Concretely speaking, take $\{a_n : a_n \geq 0\}$ such that $\sum_n a_n < \infty$. Now look at $\sum_n \sqrt{a_n}$ to generate the sequences you want. This method may sometimes work. Using this method we have $a_n = \frac{1}{n^{1+\epsilon}}$ which works. We know that $\sum_n \frac{1}{n^{1+\epsilon}} < \infty$ for every $\epsilon>0$. This can be seen from the fact that $\sum_{n \geq k+1} \frac{1}{n^{1+\epsilon}} \leq \int_k^{\infty} \frac{dx}{x^{1+\epsilon}} < \infty$ for $k \geq 1$. Now $\sum_n \frac{1}{n^{\frac{1+\epsilon}{2}}} = \infty$ for every $0<\epsilon \leq 2$.

Specifically look for $a_n$ such that $$\lim_{n \rightarrow \infty} \frac{|a_{n+1}|}{|a_n|} = 1$$ or else it wont work.

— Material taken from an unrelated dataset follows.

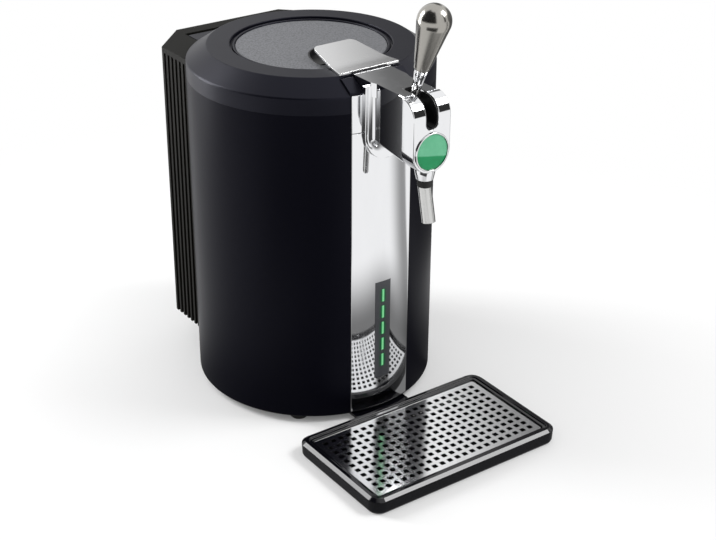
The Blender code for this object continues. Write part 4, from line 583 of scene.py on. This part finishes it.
def front_strip():
    """The bright strip, split by a fine seam, with the level display let into it."""
    window_low, window_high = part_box("display_window")
    window_radius = AXIS_Y - window_low.y
    window_angle = asin(window_high.x / window_radius)
    inner = STRIP_RADIUS - STRIP_THICKNESS
    strip = sector(inner, STRIP_RADIUS, STRIP_HALF_ANGLE, STRIP_LOW.z, STRIP_HIGH.z, 48)
    soften(strip, STRIP_EDGE, 3, radians(60))
    opening = sector(
        inner - OVERRUN, STRIP_RADIUS + OVERRUN, window_angle + GAP / STRIP_RADIUS,
        window_low.z - GAP, window_high.z + GAP, 16,
    )
    piece("bright_strip", carve(strip, opening), CHROME, "front_panel")
    base_low, base_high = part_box("tap_base")
    base = sector(inner, STRIP_RADIUS, STRIP_HALF_ANGLE, base_low.z, base_high.z, 48)
    piece("strip_top", soften(base, STRIP_EDGE, 3, radians(60)), CHROME, "tap_base")
    bars = [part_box(f"level_light_{number}") for number in range(1, 6)]
    window = sector(inner, window_radius, window_angle, window_low.z, window_high.z, 16)
    soften(window, 0.0018, 4, radians(60), lambda a, b: hypot(a.x - b.x, a.y - b.y) > SHELL_WALL / 2 and a.z == b.z
           and hypot(a.x - b.x, a.y - b.y) < SHELL_WALL)
    soften(window, 0.0003, 2, radians(60))
    spans = [(low.z, high.z) for low, high in bars]
    for low, high in bars:
        angle = (high.x + GAP / 2) / window_radius
        window = carve(window, sector(
            inner - OVERRUN, window_radius + OVERRUN, angle, low.z - GAP / 2, high.z + GAP / 2, 3,
        ))
    piece("level_window", window, level_glass(spans), "display_window")
    light = level_light()
    for number, (low, high) in enumerate(bars, 1):
        radius = AXIS_Y - low.y
        bar = sector(inner, radius, high.x / radius, low.z, high.z, 4)
        soften(bar, 0.0003, 2, radians(60))
        piece(f"level_bar_{number}", bar, light, f"level_light_{number}")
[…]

This is because $$\lim_{n \rightarrow \infty} \frac{|a_{n+1}|}{|a_n|} > 1 \iff \lim_{n \rightarrow \infty} \frac{\sqrt{|a_{n+1}|}}{\sqrt{|a_n|}} > 1 $$. Hence both $\sum_n a_n = \infty $ and $\sum_n \sqrt{a_n} = \infty$ and because $$\lim_{n \rightarrow \infty} \frac{|a_{n+1}|}{|a_n|} < 1 \iff \lim_{n \rightarrow \infty} \frac{\sqrt{|a_{n+1}|}}{\sqrt{|a_n|}} < 1 $$. Hence both $\sum_n a_n < \infty $ and $\sum_n \sqrt{a_n} < \infty$.

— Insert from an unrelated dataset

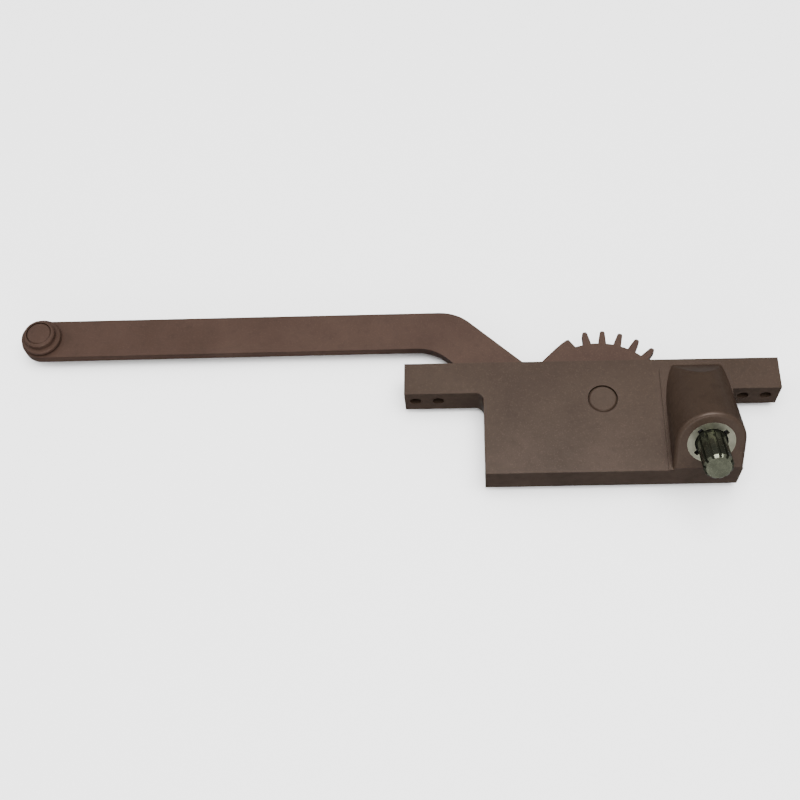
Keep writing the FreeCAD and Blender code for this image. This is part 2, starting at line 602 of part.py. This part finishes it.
teeth.setExpression("Angle", "(Sizes.teeth_cut - 1) * Derived.step_angle")
teeth.setExpression("Occurrences", "Sizes.teeth_cut")
gear.Tip = teeth

for number, (rivet_x, rivet_y) in enumerate(RIVETS, start=1):
    rivet = new_body(f"sector_rivet_{number}", f"Sizes.pivot_x + {rivet_x}",
                     f"{rivet_y} - Sizes.pivot_back", "Derived.arm_z")
    turned(rivet, f"rivet_section_{number}", [
        ("0", "0"), ("Sizes.rivet_dia / 2 - 0.2", "0"), ("Sizes.rivet_dia / 2", "0.2"),
        ("Sizes.rivet_dia / 2", "Sizes.arm_thick + Sizes.gear_thick - 0.2"),
        ("Sizes.rivet_dia / 2 - 0.2", "Sizes.arm_thick + Sizes.gear_thick"),
        ("0", "Sizes.arm_thick + Sizes.gear_thick"),
    ])

# --------------------------------------------------------------------- roller
TIP = {"x": "Sizes.pivot_x - Sizes.arm_reach", "y": "Sizes.arm_offset - Sizes.pivot_back",
       "z": "Derived.gear_z"}
ROLLER_TOP = "Sizes.stud_gap + Sizes.roller_height"
tube("roller_washer", "Sizes.roller_flange - 2", "(Sizes.stud_dia + 4 * Sizes.run_fit)",
     "0", "Sizes.stud_gap - Sizes.run_fit", **TIP)
roller = new_body("roller", **TIP)
turned(roller, "roller_section", [
    ("Sizes.stud_dia / 2 + Sizes.run_fit", "Sizes.stud_gap"),
    ("Sizes.roller_flange / 2 - 0.3", "Sizes.stud_gap"),
    ("Sizes.roller_flange / 2", "Sizes.stud_gap + 0.3"),
    ("Sizes.roller_flange / 2", "Sizes.stud_gap + Sizes.flange_height - 0.3"),
    ("Sizes.roller_flange / 2 - 0.3", "Sizes.stud_gap + Sizes.flange_height"),
    ("Sizes.roller_dia / 2", "Sizes.stud_gap + Sizes.flange_height"),
    ("Sizes.roller_dia / 2", f"{ROLLER_TOP} - 0.4"),
    ("Sizes.roller_dia / 2 - 0.4", ROLLER_TOP),
    ("Sizes.stud_head / 2 + 0.2", ROLLER_TOP),
    ("Sizes.stud_head / 2 + 0.2", f"{ROLLER_TOP} - Sizes.head_height - Sizes.run_fit"),
    ("Sizes.stud_dia / 2 + Sizes.run_fit", f"{ROLLER_TOP} - Sizes.head_height - Sizes.run_fit"),
])
stud = new_body("roller_stud", **TIP)
turned(stud, "stud_section", [
    ("0", "-Sizes.arm_thick"), ("Sizes.stud_dia / 2 - 0.2", "-Sizes.arm_thick"),
    ("Sizes.stud_dia / 2", "0.2 - Sizes.arm_thick"),
    ("Sizes.stud_dia / 2", f"{ROLLER_TOP} - Sizes.head_height"),
    ("Sizes.stud_head / 2", f"{ROLLER_TOP} - Sizes.head_height"),
    ("Sizes.stud_head / 2", f"{ROLLER_TOP} - 0.3"),
    ("Sizes.stud_head / 2 - 0.3", ROLLER_TOP),
    ("0", ROLLER_TOP),
])

# ----------------------------------------------------------------- worm shaft
worm = new_body("worm_shaft", tilted=True)
turned(worm, "shaft_section", [
    ("0", "-Sizes.worm_end - Sizes.lower_length"),
    ("Sizes.lower_journal / 2 - 0.3", "-Sizes.worm_end - Sizes.lower_length"),
    ("Sizes.lower_journal / 2", "0.3 - Sizes.worm_end - Sizes.lower_length"),
    ("Sizes.lower_journal / 2", "-Sizes.worm_end"),
    ("Sizes.worm_core / 2", "-Sizes.worm_end"),
    ("Sizes.worm_core / 2", "1 - Sizes.worm_top"),
    ("Derived.journal_dia / 2", "2.3 - Sizes.worm_top"),
    ("Derived.journal_dia / 2", "-Sizes.collar_low"),
    ("Derived.worm_dia / 2", "-Sizes.collar_low"),
    ("Derived.worm_dia / 2", "Derived.collar_top"),
    ("Derived.journal_dia / 2", "Derived.collar_top"),
    ("Derived.journal_dia / 2", "-0.6"),
    ("Sizes.stub_dia / 2", "-0.3"),
    ("Sizes.stub_dia / 2", "Sizes.stub_length - 0.7"),
    ("Sizes.stub_dia / 2 - 0.7", "Sizes.stub_length"),
    ("0", "Sizes.stub_length"),
])
# The thread passes midway between the last two teeth when the arm is closed.
thread = new_sketch(worm, "thread", plane="XZ_Plane", turn="Derived.thread_turn")
polygon(thread, [
    ("Sizes.worm_core / 2 - 0.3", "Derived.thread_low - Sizes.thread_root / 2"),
    ("Derived.worm_dia / 2", "Derived.thread_low - Sizes.thread_tip / 2"),
    ("Derived.worm_dia / 2", "Derived.thread_low + Sizes.thread_tip / 2"),
    ("Sizes.worm_core / 2 - 0.3", "Derived.thread_low + Sizes.thread_root / 2"),
])
helix = worm.newObject("PartDesign::AdditiveHelix", "thread_helix")
helix.Profile = thread
helix.ReferenceAxis = (thread, ["V_Axis"])
helix.Mode = "pitch-height-angle"
helix.LeftHanded = True
helix.setExpression("Pitch", "Derived.worm_pitch")
helix.setExpression("Height", "Sizes.worm_end - Sizes.worm_top - Sizes.thread_root / 2")
doc.recompute()
groove = new_sketch(worm, "spline_groove", lift="-0.2")
polygon(groove, [
    ("-Sizes.spline_width / 2 + 0.2", "Sizes.stub_dia / 2 - Sizes.spline_depth"),
    ("Sizes.spline_width / 2 - 0.2", "Sizes.stub_dia / 2 - Sizes.spline_depth"),
    ("Sizes.spline_width / 2", "Derived.journal_dia / 2 + 0.5"),
    ("-Sizes.spline_width / 2", "Derived.journal_dia / 2 + 0.5"),
])
groove_cut = pocket(worm, groove, "Sizes.stub_length + 1", upward=True)
spline = worm.newObject("PartDesign::PolarPattern", "spline")
spline.Originals = [groove_cut]
spline.Axis = (origin_feature(worm, "Z_Axis"), [""])
spline.Angle = 360
spline.setExpression("Occurrences", "Sizes.spline_count")
worm.Tip = spline

# -------------------------------------------------------- shaft bearing pieces
BORE_SEAT = "(Derived.well_dia - 2 * Sizes.run_fit)"
JOURNAL = "(Derived.journal_dia + 2 * Sizes.run_fit)"
tube("lower_bearing", "Derived.bearing_dia", "(Sizes.lower_journal + 2 * Sizes.run_fit)",
     "-Sizes.worm_end - Sizes.lower_length - 0.3", "-Sizes.worm_end - 4 * Sizes.run_fit",
     tilted=True)
tube("shaft_thrust_washer", BORE_SEAT, JOURNAL, "Derived.collar_top + Sizes.run_fit",
     "Derived.collar_top + Sizes.washer_height", tilted=True)
tube("shaft_bushing", BORE_SEAT, JOURNAL, "Derived.collar_top + Sizes.washer_height",
     "-Sizes.ring_height - Sizes.seal_cord", tilted=True)
seal = new_body("shaft_seal", tilted=True)
turned(seal, "seal_section", [
    (JOURNAL + " / 2", "-Sizes.ring_height - Sizes.seal_cord"),
    (JOURNAL + " / 2 + Sizes.seal_cord", "-Sizes.ring_height - Sizes.seal_cord"),
    (JOURNAL + " / 2 + Sizes.seal_cord", "-Sizes.ring_height - 0.2"),
    (JOURNAL + " / 2 + 0.3", "-Sizes.ring_height"),
    (JOURNAL + " / 2", "-Sizes.ring_height - 0.2"),
])
lock_ring = tube("lock_ring", BORE_SEAT, "Derived.ring_bore", "-Sizes.ring_height", "0",
                 tilted=True)
NOTCH_DEPTH = "(0.5 * (Derived.well_dia - Derived.ring_bore) / 2)"
notch = new_sketch(lock_ring, "ring_notch_cut", lift="-Sizes.ring_height", turn="42")
polygon(notch, [
    ("-Sizes.ring_notch / 2", "Derived.ring_bore / 2 - 0.5"),
    ("Sizes.ring_notch / 2", "Derived.ring_bore / 2 - 0.5"),
    ("Sizes.ring_notch / 2", f"Derived.ring_bore / 2 + {NOTCH_DEPTH}"),
    ("-Sizes.ring_notch / 2", f"Derived.ring_bore / 2 + {NOTCH_DEPTH}"),
])
notch_cut = pocket(lock_ring, notch, "Sizes.ring_height", upward=True)
notches = lock_ring.newObject("PartDesign::PolarPattern", "notches")
notches.Originals = [notch_cut]
notches.Axis = (origin_feature(lock_ring, "Z_Axis"), [""])
notches.Angle = 360
notches.Occurrences = 4
lock_ring.Tip = notches

# ------------------------------------------------------------ check and export
doc.recompute()
for item in doc.Objects:
    if "Invalid" in item.State or "Error" in item.State:
        raise RuntimeError(f"{item.Name} did not build: {item.State}")
os.makedirs("parts", exist_ok=True)
for body in doc.findObjects("PartDesign::Body"):
    shape = body.Shape
    if shape.isNull() or not shape.isValid() or len(shape.Solids) != 1:
        raise RuntimeError(f"{body.Label} is not one valid solid")
    shape.exportStep(f"parts/{body.Label}.step")
    print(f"{body.Label}: {shape.Volume:.1f} mm3")
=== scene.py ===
import json
import math

import bpy
from mathutils import Matrix, Vector


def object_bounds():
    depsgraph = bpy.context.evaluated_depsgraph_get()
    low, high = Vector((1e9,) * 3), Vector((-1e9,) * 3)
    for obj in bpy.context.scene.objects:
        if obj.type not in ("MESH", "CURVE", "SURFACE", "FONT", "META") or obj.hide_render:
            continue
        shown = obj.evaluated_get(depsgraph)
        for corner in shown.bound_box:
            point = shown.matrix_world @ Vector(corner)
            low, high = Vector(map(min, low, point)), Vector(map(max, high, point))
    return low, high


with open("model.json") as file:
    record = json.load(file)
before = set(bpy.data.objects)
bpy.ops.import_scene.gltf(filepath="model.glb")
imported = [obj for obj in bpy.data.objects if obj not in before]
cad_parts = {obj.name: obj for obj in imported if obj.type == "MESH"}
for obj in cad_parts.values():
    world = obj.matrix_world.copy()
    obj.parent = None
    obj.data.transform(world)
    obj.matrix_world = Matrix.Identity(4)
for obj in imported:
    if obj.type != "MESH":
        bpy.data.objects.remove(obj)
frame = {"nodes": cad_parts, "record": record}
cad_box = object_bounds()
nodes = frame["nodes"]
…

A Method to Generate more such sequences:

Let $a_n \geq 0$ and is monotonic and bounded and if $\{b_n\}$ is such that $b_n \geq 0$ and $\sum_n b_n < \infty$. Further if $\sum_n a_n < \infty$ and $\sum_n \sqrt{a_n} = \infty$ then $s_n = \sqrt{a_n} + b_n$ works since $\sum_n s_n = \infty$ and $\sum_n s_n^2 < \infty$ by Abel's convergence test. So you can practically generate infinite number of such sequences using a single such $\{a_n\}$ sequence by adding any positive convergence sequence $\{b_n\}$. As an example $a_n = \frac{1}{n^{1+\epsilon}}$ works in this context.

Answer 4

The standard example is the sequence $x_n = 1/n$.

We have $\sum_{n=1}^N \frac{1}{n} \simeq \log N$ and so $\sum_{n=1}^N \frac{1}{n}$ diverges.

At the same time $\sum_{n=1}^\infty \frac{1}{n^2} = \frac{\pi^2}{6}$ and the squared series converges.

More generally we have $\sum_{n=1}^N \frac{1}{n^p} \simeq p N^{p-1}$ for $0<p <1$ and so the series diverges. While for $p >1$ the series converges. You can use these two facts to come up with other examples.